I'm sure that Hagar would have rather been closer to civilization, for herself and for her child.  But somehow she still found a wife for Ishmael. He became a father of many. There is no talk of Hagar finding herself a husband.  She only had God to rely on.  That's all my friend has, too.  "Just " God, which surely is enough.

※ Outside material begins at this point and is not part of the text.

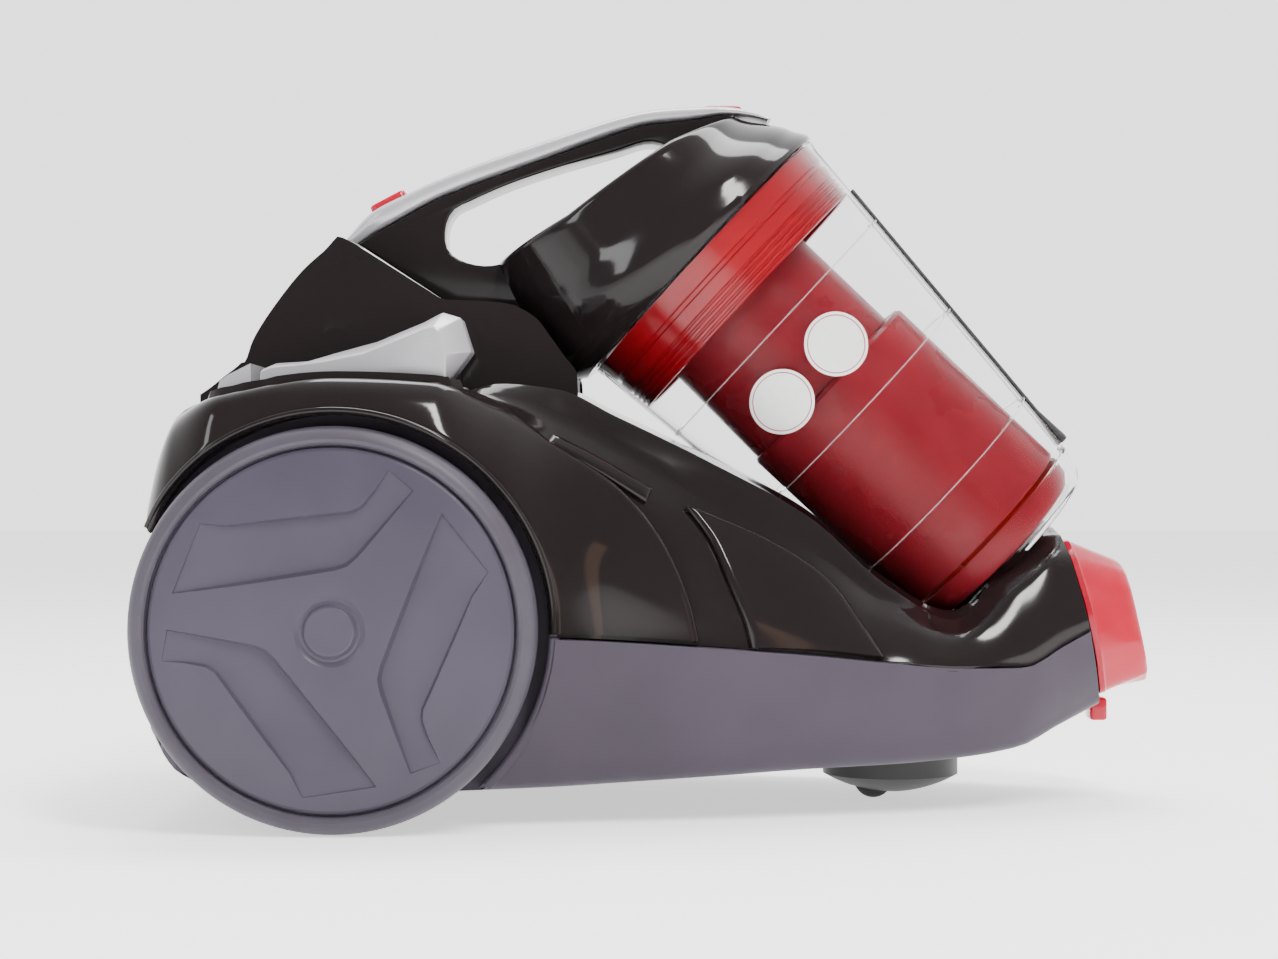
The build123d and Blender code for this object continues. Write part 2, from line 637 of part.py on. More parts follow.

The wilderness is literally where my friend's family is living...sort of in the middle of nowhere. God seems to specialize in wilderness training.  The Bible speaks of the wilderness all the time, especially with the Israelites wandering in it for 40 years!  I don't love wilderness training.  I prefer cushy life, for me and for my kids, for my friend and for her kids.  But God sometimes takes us to "Wilderness School" like he did with Hagar and Ishmael and whether we like it or not, that's where we find ourselves, learning, being trained to become experts in whatever we are supposed to learn.  The skills we are acquiring are for the future, for something we don't even know is coming.  God is the God who sees and hears.  He knows what He is doing.

Being a single mom wasn't easy in the Bible and it isn't easy now.  Being a single mom in the wilderness is even harder.  Being a single mom, with one child, in the wilderness, is one thing, but seven children in the wilderness?  Brutal. The Bible doesn't gloss over the fact life doesn't always go as we hope. But, what it does show, is that even when it doesn't and we find ourselves as a single mom, out in the wilderness with our crying kids, that He meets us there...sometimes in the form of an angel, sometimes God Himself, sometimes a landlord who pays our bills, sometimes a spring of water.  He hears us and tells us not to be afraid.   Genesis 21:18 does not give us a formula for single parenting.  God is very straightforward, however, and doesn't let us stay sad and pitiful.  Instead He says, "Up!  Lift up the boy, and hold him fast with your hand." We are supposed to pick ourselves up, pick up our kids, hold their little hands fast and trust Him for their future.  That's where we start.